Все дело в том, что помимо предметов, данных посредством знакомства, в процедуре суждения участвует еще и познающий разум, образующий субъективную сторону суждения. Деятельность субъекта сводится к процедуре упорядочивания конституент, расположение которых может соответствовать или же не соответствовать их порядку в объективном факте. Именно возможность упорядочивания образует основание возможности истинности и ложности. 'Если убеждение истинно, то существует еще одно сложное единство, в котором отношение, бывшее одним из объектов убеждения, соотносит остальные объекты. Таким образом, если Отелло истинно убежден, что Дездемона любит Кассио, то существует сложное единство 'Любовь Дездемоны к Кассио', состоящее исключительно из объектов убеждения, в том же порядке, в котором они были и в убеждении, и отношение, которое было раньше одним из объектов, теперь выступает в роли цемента, связывающего воедино остальные объекты убеждения. С другой стороны, если убеждение ложно, то нет этого сложного единства, состоящего лишь из объектов убеждения. Если Отелло ложно убежден в том, что Дездемона любит Кассио, то нет тогда сложного единства 'Любви Дездемоны к Кассио'. Таким образом, убеждение истинно, если оно соответствует определенному сложному комплексу, и ложно, если оно ему не соответствует. Предположим для простоты, что предметом убеждения являются два термина и одно отношение и что эти термины расположены в определенном порядке 'смыслом' отношения, мы получим истинное убеждение в том случае, если два термина в этом порядке объединяются отношением в сложное целое; в противном случае наше убеждение - ложное. Это устанавливает определение истины и лжи, которое мы искали. Суждение или убеждение - сложное единство, в которое входит сознание в качестве одной из составных частей; если остальные составные части, взятые в том порядке, в котором они состоят в убеждении, образуют сложное единство, то тогда убеждение истинно, если же нет, оно - ложное'[90]. Порядок конституент убеждения образует его логическую форму; именно посредством последней познающий разум связан с действительностью, именно за счет нее осуществляется корреспондентная связь суждения и факта.

 

2.2.8 Логические объекты

Из предыдущего вытекает серьезная проблема, связанная с характером самой логической формы.

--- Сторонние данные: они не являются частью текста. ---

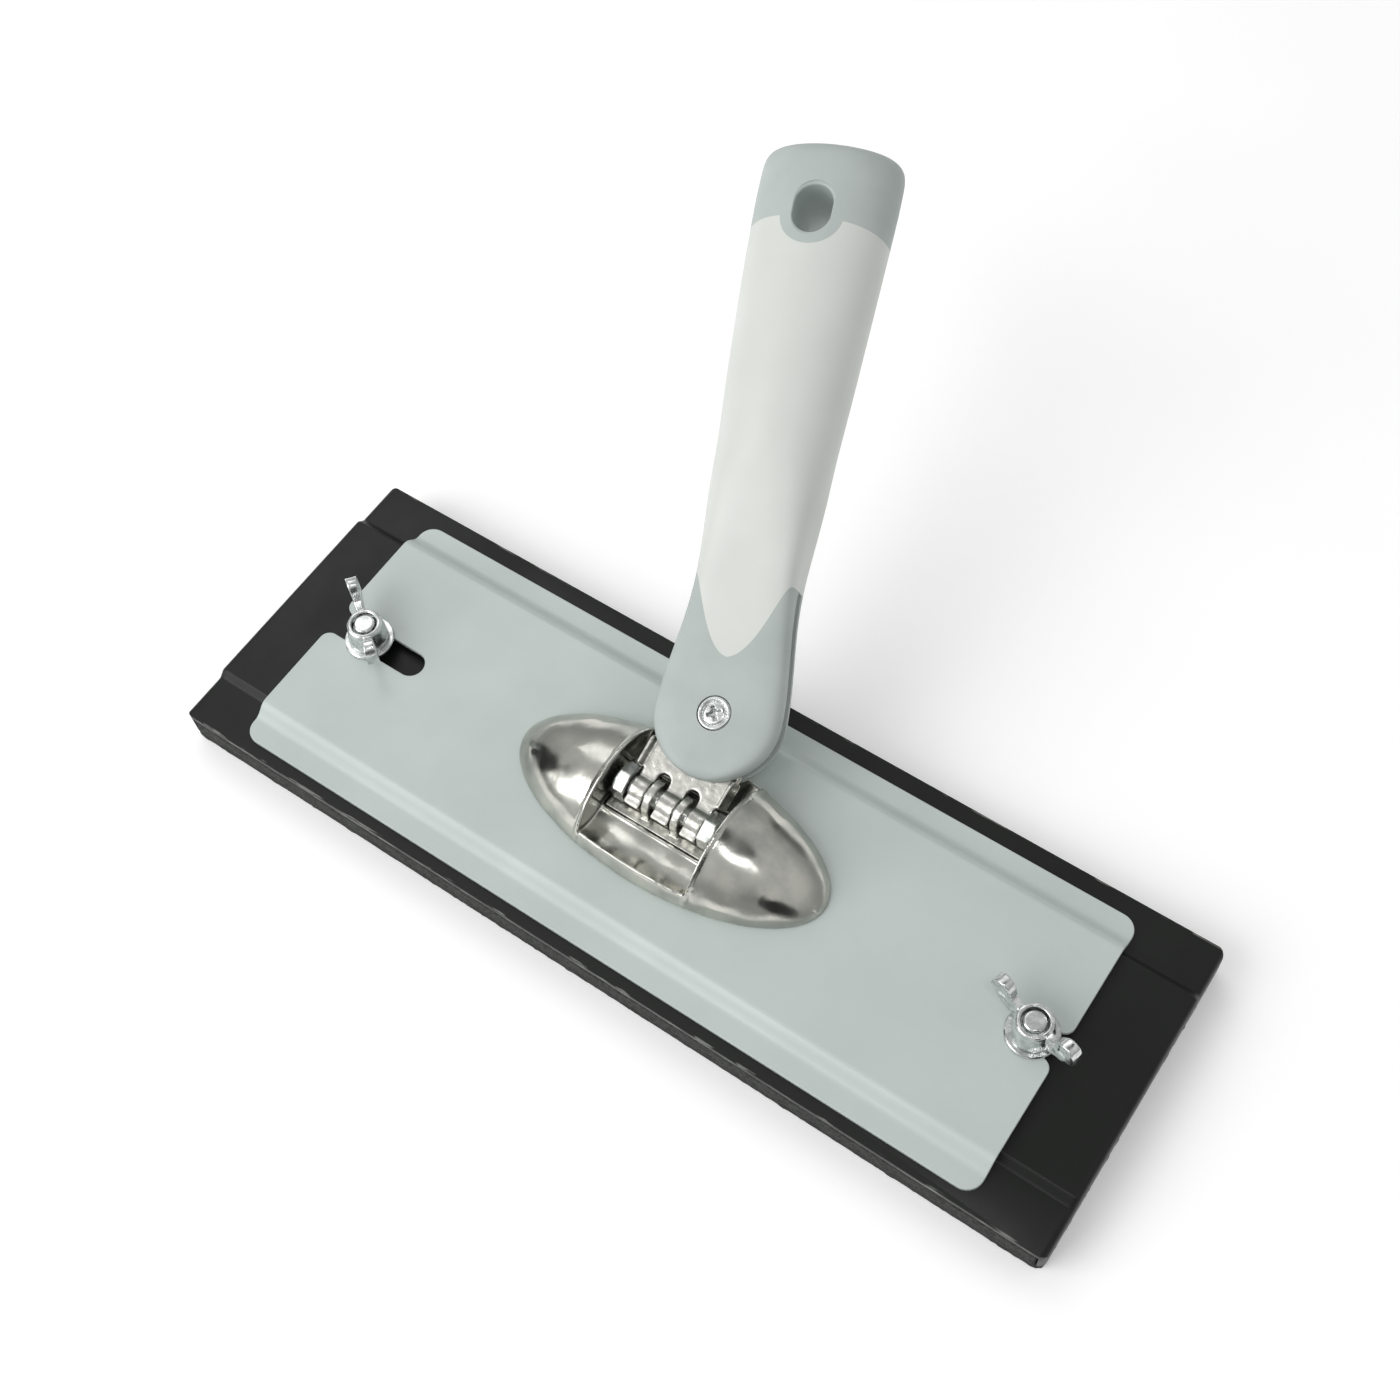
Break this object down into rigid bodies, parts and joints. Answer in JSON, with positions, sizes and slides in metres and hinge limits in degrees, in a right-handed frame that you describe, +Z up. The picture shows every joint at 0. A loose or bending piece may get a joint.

Структуру суждения Рассел сводит исключительно к совокупности непосредственно известных конституент и упорядочивающей деятельности познающего разума, но где тогда находит свое место логическая форма? Если бы она была связана только с деятельностью познающего разума, то следовало бы признать, что структура суждения, а значит, и структура соответствующего ему факта зависит исключительно от субъективных условий протекания процессов мышления. Рассел отказывается принять последнее, поскольку в этом случае логика утрачивала бы притязание на универсальность и всеобщность своих положений. Но если признать, что логическая форма имеет объективный характер, тогда ее следует рассматривать как одну из конституент убеждения, известную через отношение непосредственного знакомства. Здесь как раз и возникает представление о том, что логическая форма является специфическим объектом и должна рассматриваться в качестве примитивного значения особого типа.

Общие положения теории знания-знакомства конкретизируется Расселом в отношении логической формы в одной из работ по теории познания, которая, правда, после критики Витгенштейна так и осталась неопубликованной и лишь недавно увидела свет. В ней, сохраняя фундаментальное различие двух типов знания, Рассел дает классификацию различных видов знакомства. В частности, он пишет: 'Первая классификация согласуется с логическим характером объекта, а именно, согласно тому, является ли он (а) индивидом, (в) универсалией или (с) формальным объектом, т.е. чисто логическим'[91]. Формальный или логический объект, выступающий в качестве конституенты высказывания, как раз и представляет собой логическую форму, знакомство с которой для конструкции суждения, если его истинностное значение должно иметь объективный характер, столь же необходимо, как и знакомство с иными типами примитивных значений. Выражение 'Дездемона любит Кассио', помимо конституент 'Дездемона', 'любит' и 'Кассио', должно содержать еще и возможность упорядочивания их особым образом, которая не сводится ни к одной из приведенных конституент и может быть выражена в чистом виде как 'xRy' (где R - символ для отношения, а x и y - аргументные места, на которые можно подставить его члены).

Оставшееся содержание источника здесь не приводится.